[Greenbuilding] [BULK] Re: Iron in water
George J. Nesbitt
geoedb at idiom.com
Tue Sep 5 21:28:26 CDT 2006
My big concern is that in removing an unwanted substance in the water,
that we remove that which we want, or add unhealthy substances in the
process. See www.healthywater.com for more insight.

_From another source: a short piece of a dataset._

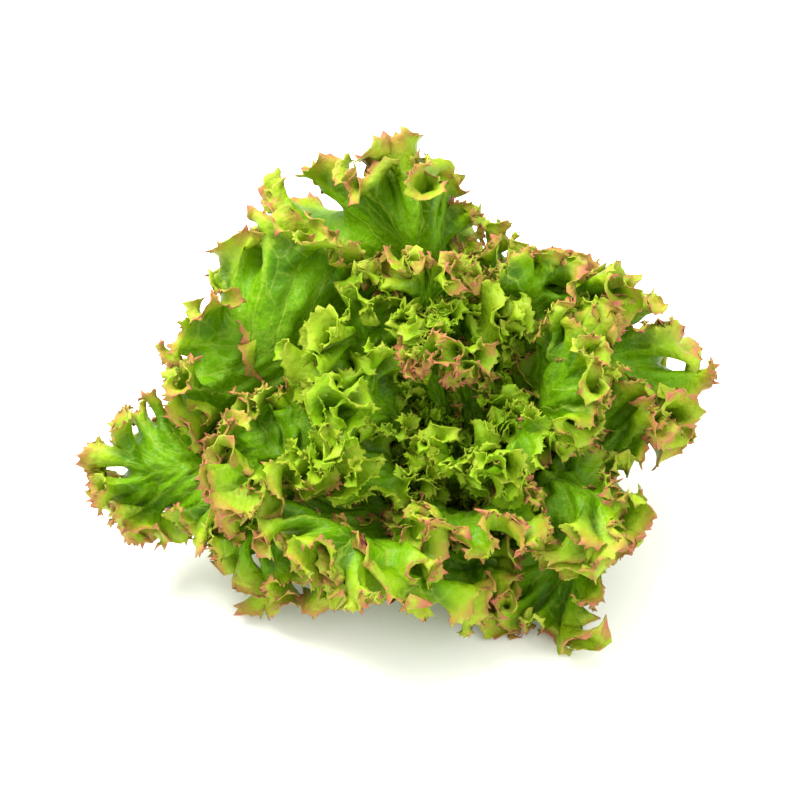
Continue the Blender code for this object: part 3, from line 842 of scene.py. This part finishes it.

The vortex stuff someone referred to reminds me of what was called a
flow form some time ago, not convinced.
Keith's link was interesting, water is such cool stuff, can't live without.
Lawrence Lile wrote:
>I'm in the same boat. I may need to remove iron and hydrogen sulphide from my water. Culligan says that the same filter they sell will work for both.
>
>Hydrogen sulphide can be caused by bacteria in the water digesting sulphates. This does not make me very happy about the quality of the county water I am getting. It goes away for a week if the county flushes the lines, then it comes back. Yeech. I wish I had drilled my own well.
>
>--Lawrence Lile
>
>________________________________
>
>From: greenbuilding-bounces at listserv.repp.org on behalf of George J. Nesbitt
>Sent: Sat 9/2/2006 9:24 PM
>To: Greenbuilder list
>Subject: [BULK] Re: [Greenbuilding] Iron in water
>
>
>
>1. Who makes it?
> To remove excess Iron (if it is staining fixtures or causes metallic
>taste) use a manganese sulphate/potassium filter or a manganese
>greensand filter.
>2. There is not such thing as an environmentally friendly water softener.
>See the discussion on "Acidic Water" and "Reverse Osmosis" both were in
>the past 2 months.
>I highly recommend researching health and water quality issues at
>www.healthywater.com
>
>
>Debra Havill wrote:
>
>
>
>>(1) Does anyone know anything about the iron-removing product for water softeners called "Crystal Clean?" It's advertised as organic, but that doesn't mean much of anything.
>> (2) Is there such a thing as an environmentally friendly 'salt' to use in wter softeners?